Um episódio singular marcou a transição de time deprimido para um grupo campeão. No período mais crítico do ano, pouco depois da eliminação na Libertadores, Tite procurou a diretoria para fazer um pedido que soava estranho: ele não queria receber salário enquanto os jogadores também não recebessem. Assim, mostrou que não estava acima de ninguém e que faria qualquer esforço em prol de um objetivo maior – a conquista do Brasileiro. Depois do diálogo com a presidência, Tite foi aos jogadores e exigiu o mesmo comprometimento. Argumentou que o sacrifício valeria a pena, que confiava no clube e, acima de tudo, acreditava naquele grupo de jogadores. “Eu sei o que é esse time, o que representa para milhões de torcedores, e espero que vocês também saibam”, disse o treinador. “Quem ficar, quem acreditar, será recompensado. Palavra de um campeão mundial.” Ele, que já havia erguido a taça de campeão do mundo pelo clube em 2012, estava certo. Depois disso, o time não seria mais o mesmo.

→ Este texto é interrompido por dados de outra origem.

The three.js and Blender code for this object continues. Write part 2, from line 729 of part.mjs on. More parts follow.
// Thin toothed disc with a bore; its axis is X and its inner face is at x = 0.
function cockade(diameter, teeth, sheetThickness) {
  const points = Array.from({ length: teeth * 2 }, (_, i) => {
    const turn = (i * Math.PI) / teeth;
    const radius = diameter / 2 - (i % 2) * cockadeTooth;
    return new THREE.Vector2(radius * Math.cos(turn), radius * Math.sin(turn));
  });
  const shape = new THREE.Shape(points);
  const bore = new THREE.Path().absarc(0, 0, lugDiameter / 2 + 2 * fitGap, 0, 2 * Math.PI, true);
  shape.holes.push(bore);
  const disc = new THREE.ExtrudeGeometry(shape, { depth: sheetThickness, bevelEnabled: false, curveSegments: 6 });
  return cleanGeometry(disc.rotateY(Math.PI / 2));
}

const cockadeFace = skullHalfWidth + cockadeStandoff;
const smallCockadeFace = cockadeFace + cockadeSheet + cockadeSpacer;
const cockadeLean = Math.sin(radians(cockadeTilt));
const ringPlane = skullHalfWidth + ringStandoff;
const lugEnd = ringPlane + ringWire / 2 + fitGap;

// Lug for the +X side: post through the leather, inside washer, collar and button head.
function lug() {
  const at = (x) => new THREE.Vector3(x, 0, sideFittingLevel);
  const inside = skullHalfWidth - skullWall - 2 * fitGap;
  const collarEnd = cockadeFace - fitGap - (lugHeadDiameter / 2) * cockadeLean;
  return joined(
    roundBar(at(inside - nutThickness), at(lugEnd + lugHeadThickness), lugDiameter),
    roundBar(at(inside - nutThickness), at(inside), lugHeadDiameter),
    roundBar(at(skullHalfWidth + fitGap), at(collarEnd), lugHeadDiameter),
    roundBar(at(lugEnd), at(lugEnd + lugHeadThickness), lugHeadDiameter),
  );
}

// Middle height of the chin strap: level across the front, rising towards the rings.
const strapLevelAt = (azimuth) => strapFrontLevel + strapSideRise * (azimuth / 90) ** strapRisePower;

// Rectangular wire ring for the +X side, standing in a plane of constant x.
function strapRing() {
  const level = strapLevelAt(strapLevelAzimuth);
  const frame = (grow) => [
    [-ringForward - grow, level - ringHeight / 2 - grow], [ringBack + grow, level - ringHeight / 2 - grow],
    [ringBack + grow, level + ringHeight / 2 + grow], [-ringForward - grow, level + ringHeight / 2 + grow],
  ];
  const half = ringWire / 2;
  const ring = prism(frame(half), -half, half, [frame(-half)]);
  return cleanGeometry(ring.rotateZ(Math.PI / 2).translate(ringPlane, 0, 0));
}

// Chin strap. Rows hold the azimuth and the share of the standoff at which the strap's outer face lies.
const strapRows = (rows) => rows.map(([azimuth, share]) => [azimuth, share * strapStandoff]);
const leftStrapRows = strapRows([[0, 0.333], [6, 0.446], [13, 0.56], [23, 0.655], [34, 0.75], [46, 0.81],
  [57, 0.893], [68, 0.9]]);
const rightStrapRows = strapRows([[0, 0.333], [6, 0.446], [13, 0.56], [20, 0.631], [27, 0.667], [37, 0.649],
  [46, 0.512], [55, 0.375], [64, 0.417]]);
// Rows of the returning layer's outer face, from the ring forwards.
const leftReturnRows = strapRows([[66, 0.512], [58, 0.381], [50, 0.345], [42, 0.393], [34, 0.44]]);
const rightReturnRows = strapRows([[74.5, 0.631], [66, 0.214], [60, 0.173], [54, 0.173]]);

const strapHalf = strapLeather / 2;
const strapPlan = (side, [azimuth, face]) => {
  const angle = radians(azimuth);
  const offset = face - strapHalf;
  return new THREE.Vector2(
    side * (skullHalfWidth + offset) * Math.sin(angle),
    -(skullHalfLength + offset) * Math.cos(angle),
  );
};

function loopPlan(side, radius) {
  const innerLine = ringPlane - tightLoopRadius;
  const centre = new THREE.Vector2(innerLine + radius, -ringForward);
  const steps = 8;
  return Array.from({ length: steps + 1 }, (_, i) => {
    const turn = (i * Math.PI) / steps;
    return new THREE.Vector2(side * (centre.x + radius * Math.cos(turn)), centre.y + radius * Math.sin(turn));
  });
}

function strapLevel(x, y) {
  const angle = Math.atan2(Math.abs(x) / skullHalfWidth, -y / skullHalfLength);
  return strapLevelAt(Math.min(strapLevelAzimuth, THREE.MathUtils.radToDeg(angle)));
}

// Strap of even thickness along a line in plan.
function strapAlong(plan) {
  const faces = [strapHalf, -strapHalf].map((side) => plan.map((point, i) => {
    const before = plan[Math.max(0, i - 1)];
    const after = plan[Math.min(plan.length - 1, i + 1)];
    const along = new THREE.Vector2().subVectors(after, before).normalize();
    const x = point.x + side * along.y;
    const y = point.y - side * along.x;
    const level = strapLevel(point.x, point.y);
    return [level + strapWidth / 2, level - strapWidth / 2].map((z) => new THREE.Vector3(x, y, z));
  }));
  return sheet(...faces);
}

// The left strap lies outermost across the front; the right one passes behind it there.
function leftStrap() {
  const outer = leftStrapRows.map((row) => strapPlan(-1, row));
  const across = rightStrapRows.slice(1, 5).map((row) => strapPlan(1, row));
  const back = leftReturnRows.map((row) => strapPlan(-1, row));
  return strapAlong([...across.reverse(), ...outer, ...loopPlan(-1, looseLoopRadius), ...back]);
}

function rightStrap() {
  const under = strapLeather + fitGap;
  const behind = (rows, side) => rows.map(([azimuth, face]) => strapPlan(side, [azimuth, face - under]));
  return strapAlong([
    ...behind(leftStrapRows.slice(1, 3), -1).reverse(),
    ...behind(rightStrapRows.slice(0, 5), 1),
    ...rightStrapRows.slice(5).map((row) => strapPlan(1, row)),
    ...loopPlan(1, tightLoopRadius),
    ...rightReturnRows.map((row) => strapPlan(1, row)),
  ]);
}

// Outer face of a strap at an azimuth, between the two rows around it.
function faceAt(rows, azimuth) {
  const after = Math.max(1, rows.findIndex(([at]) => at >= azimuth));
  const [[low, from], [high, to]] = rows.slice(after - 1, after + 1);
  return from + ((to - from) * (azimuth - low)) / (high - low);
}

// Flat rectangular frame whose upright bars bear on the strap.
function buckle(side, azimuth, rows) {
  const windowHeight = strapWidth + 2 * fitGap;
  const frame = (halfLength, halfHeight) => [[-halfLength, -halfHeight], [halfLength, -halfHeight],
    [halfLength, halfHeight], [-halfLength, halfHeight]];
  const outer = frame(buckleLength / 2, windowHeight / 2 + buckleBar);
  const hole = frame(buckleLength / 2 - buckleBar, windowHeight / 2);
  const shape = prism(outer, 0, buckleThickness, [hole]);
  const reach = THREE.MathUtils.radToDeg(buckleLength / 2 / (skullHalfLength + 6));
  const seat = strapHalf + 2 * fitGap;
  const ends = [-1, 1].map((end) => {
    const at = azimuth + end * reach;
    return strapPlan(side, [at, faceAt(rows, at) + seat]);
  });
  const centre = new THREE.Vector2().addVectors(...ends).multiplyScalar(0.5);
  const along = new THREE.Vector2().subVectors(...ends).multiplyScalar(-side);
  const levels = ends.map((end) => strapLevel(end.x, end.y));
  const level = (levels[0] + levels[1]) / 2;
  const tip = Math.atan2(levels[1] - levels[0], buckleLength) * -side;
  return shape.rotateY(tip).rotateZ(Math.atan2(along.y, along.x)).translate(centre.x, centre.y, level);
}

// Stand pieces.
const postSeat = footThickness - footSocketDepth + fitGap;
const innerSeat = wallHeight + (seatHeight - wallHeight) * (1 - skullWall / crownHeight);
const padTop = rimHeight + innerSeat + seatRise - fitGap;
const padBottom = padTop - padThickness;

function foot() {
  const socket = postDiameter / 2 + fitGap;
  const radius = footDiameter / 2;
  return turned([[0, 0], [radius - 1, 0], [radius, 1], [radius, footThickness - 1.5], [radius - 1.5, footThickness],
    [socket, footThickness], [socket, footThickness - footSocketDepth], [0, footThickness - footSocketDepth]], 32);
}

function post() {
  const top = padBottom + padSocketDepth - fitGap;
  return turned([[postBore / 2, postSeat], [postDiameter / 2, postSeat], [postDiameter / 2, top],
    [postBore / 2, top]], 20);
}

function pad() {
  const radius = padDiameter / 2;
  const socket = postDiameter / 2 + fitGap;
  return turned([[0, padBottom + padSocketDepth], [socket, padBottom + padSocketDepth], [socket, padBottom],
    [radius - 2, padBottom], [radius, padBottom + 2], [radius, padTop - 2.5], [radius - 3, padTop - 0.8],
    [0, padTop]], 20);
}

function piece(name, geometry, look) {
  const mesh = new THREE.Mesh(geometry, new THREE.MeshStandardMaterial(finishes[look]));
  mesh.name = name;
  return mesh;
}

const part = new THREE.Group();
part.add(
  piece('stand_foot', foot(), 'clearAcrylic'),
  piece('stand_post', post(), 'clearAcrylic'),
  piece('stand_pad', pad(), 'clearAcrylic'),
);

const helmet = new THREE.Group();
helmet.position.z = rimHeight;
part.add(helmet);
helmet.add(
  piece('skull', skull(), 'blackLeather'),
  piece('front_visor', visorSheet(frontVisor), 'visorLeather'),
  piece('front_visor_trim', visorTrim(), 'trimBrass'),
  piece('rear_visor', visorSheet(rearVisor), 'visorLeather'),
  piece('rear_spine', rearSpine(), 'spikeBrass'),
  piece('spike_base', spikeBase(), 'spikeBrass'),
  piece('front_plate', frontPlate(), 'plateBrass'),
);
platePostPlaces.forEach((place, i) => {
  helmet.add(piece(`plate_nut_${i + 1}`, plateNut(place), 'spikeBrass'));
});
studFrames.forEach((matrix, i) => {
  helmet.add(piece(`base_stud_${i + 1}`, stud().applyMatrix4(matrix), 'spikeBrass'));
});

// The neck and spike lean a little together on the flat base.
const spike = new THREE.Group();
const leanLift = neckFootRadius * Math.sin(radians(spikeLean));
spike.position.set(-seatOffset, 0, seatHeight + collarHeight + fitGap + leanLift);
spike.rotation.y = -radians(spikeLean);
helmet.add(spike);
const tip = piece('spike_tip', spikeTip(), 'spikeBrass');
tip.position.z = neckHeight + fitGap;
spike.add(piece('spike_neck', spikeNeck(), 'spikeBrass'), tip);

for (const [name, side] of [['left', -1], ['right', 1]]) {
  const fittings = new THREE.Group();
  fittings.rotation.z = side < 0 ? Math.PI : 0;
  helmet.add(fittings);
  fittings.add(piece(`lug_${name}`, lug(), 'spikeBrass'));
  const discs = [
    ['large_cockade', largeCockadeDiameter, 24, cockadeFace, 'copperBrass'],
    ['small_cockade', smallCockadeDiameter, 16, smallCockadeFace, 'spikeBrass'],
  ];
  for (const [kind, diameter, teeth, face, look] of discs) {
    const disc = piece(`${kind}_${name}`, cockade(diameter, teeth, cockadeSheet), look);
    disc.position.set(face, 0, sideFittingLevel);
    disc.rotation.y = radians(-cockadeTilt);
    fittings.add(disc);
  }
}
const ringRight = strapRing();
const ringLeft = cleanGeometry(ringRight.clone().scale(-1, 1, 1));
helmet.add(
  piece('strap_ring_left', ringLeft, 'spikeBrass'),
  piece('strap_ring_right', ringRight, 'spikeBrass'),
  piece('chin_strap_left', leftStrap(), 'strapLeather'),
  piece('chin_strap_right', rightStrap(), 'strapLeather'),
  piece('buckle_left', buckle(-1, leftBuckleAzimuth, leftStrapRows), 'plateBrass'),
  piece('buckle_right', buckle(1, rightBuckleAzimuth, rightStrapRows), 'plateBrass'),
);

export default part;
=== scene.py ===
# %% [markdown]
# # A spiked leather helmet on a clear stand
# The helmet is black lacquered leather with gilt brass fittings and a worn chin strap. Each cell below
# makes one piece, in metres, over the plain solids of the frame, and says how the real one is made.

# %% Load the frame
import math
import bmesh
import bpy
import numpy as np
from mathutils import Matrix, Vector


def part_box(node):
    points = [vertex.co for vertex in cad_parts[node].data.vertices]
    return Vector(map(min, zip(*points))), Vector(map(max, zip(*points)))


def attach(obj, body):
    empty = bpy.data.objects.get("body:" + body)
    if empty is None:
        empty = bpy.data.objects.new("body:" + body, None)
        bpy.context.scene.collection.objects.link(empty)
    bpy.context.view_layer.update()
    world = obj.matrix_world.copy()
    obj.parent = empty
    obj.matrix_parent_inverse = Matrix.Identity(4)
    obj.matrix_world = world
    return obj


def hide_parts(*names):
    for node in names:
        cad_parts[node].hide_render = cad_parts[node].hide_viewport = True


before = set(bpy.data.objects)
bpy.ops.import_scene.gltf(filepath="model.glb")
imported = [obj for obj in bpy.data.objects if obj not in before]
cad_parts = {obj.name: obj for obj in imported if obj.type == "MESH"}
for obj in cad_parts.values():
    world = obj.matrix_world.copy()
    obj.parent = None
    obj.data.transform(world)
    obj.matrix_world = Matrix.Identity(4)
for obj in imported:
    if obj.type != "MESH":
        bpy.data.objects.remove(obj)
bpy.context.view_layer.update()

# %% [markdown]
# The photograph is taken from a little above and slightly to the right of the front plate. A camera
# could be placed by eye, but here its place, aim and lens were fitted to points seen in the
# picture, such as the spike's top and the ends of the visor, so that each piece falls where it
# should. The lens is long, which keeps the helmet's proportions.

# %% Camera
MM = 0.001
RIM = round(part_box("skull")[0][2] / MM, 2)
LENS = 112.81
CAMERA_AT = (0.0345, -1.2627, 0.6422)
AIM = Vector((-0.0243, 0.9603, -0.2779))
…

O grupo abraçou o técnico, os jogadores passaram a correr mais, a torcida voltou a acreditar, e o resultado foi a conquista do sexto título brasileiro da história do Corinthians.

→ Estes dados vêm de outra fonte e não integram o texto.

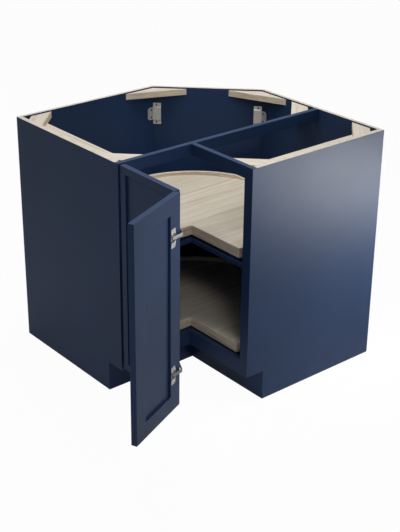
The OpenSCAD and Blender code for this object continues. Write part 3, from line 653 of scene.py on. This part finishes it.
world = bpy.data.worlds.new("studio")
world.use_nodes = True
nodes, links = world.node_tree.nodes, world.node_tree.links
surround = nodes["Background"]
surround.inputs["Color"].default_value = SURROUND_TINT
surround.inputs["Strength"].default_value = SURROUND_STRENGTH
white = nodes.new("ShaderNodeBackground")
white.inputs["Color"].default_value = (1, 1, 1, 1)
white.inputs["Strength"].default_value = 1.0
blend = nodes.new("ShaderNodeMixShader")
links.new(seen_as(nodes, links), blend.inputs["Fac"])
links.new(surround.outputs["Background"], blend.inputs[1])
links.new(white.outputs["Background"], blend.inputs[2])
links.new(blend.outputs["Shader"], nodes["World Output"].inputs["Surface"])
bpy.context.scene.world = world


def softbox(name, place, aim, size, watts, beam=180):
    """A rectangular lamp turned towards a point; a narrow beam, in degrees, gathers its light."""
    lamp = bpy.data.lights.new(name, "AREA")
    lamp.shape = "RECTANGLE"
    lamp.size, lamp.size_y = size
    lamp.energy = watts
    lamp.spread = radians(beam)
    light = bpy.data.objects.new(name, lamp)
    light.location = place
    light.rotation_euler = (Vector(aim) - Vector(place)).to_track_quat("-Z", "Y").to_euler()
    light.visible_camera = False
    bpy.context.scene.collection.objects.link(light)


softbox("overhead", (0.1, 0.2, 2.6), (0.1, 0.2, 0.5), (1.0, 1.0), 32)
softbox("key", (0.35, -1.3, 1.5), (-0.3, -0.6, 0.95), (0.5, 0.5), 0.8, 50)
softbox("low_side", (1.36, -1.42, 0.24), (0.42, -0.38, 0.68), (0.7, 0.32), 2.15, 50)
softbox("right_fill", (1.6, -0.75, 1.3), (0.5, -0.38, 0.2), (0.4, 0.4), 2.2, 36)
softbox("front", (-1.1, -1.9, 2.1), (-0.05, -0.05, 0.3), (0.9, 0.9), 0.36, 18)
softbox("rear_fill", (-0.2, -2.2, 2.6), (0.35, 0.45, 0.8), (0.6, 0.6), 0.4, 22)

# The camera stands where the photograph was taken from; the small shift is the photograph's
# off-centre framing, and the sizes are those of its 400 by 532 frame.
PHOTO_W, PHOTO_H = 400, 532
FOCAL_PX = 1164.4
CENTRE_PX = (171.8, 249.8)
SENSOR = 36.0
AZIMUTH, ELEVATION = radians(51.414 - 90), radians(-24.839)
CAMERA_PLACE = (-2.4180, -2.9059, 2.1866)
camera_data = bpy.data.cameras.new("camera")
camera_data.sensor_fit = "VERTICAL"
camera_data.sensor_height = SENSOR
camera_data.lens = FOCAL_PX / PHOTO_H * SENSOR
camera_data.shift_x = (PHOTO_W / 2 - CENTRE_PX[0]) / PHOTO_H
camera_data.shift_y = (CENTRE_PX[1] - PHOTO_H / 2) / PHOTO_H
camera_data.clip_end = 100
camera = bpy.data.objects.new("camera", camera_data)
camera.location = CAMERA_PLACE
camera.rotation_euler = (pi / 2 + ELEVATION, 0, AZIMUTH)
bpy.context.scene.collection.objects.link(camera)
bpy.context.scene.camera = camera
bpy.context.scene.view_settings.view_transform = "Standard"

Tite é mesmo um sujeito bacana. Na vida pessoal, detesta ostentação e é muito ligado à família. Vive citando a esposa Rosmari nas entrevistas e trouxe o filho, Matheus, para ser seu auxiliar técnico no Corinthians. A outra filha, Gabriele, estuda nutrição em Porto Alegre. Para relaxar, o técnico gosta de ir ao cinema. Nessas ocasiões, usa boné para tentar não ser reconhecido. O último filme que viu foi “O Passado Me Condena”, no Shopping Anália Franco, na zona leste de São Paulo, numa quinta-feira à noite logo após a rodada de meio de semana do Campeonato Brasileiro. Mesmo nas horas vagas, é obcecado por futebol. Atualmente, em plenas férias, está lendo quatro livros ligados ao esporte, como “Mourinho Rockstar”, uma biografia do técnico português, e “40 Dias com a Campeã do Mundo”, sobre os bastidores da conquista da Copa do Mundo de 2014 pela Alemanha. A julgar pelo seu nível de dedicação, a torcida corintiana tem motivos de sobra para sonhar com mais títulos em 2016.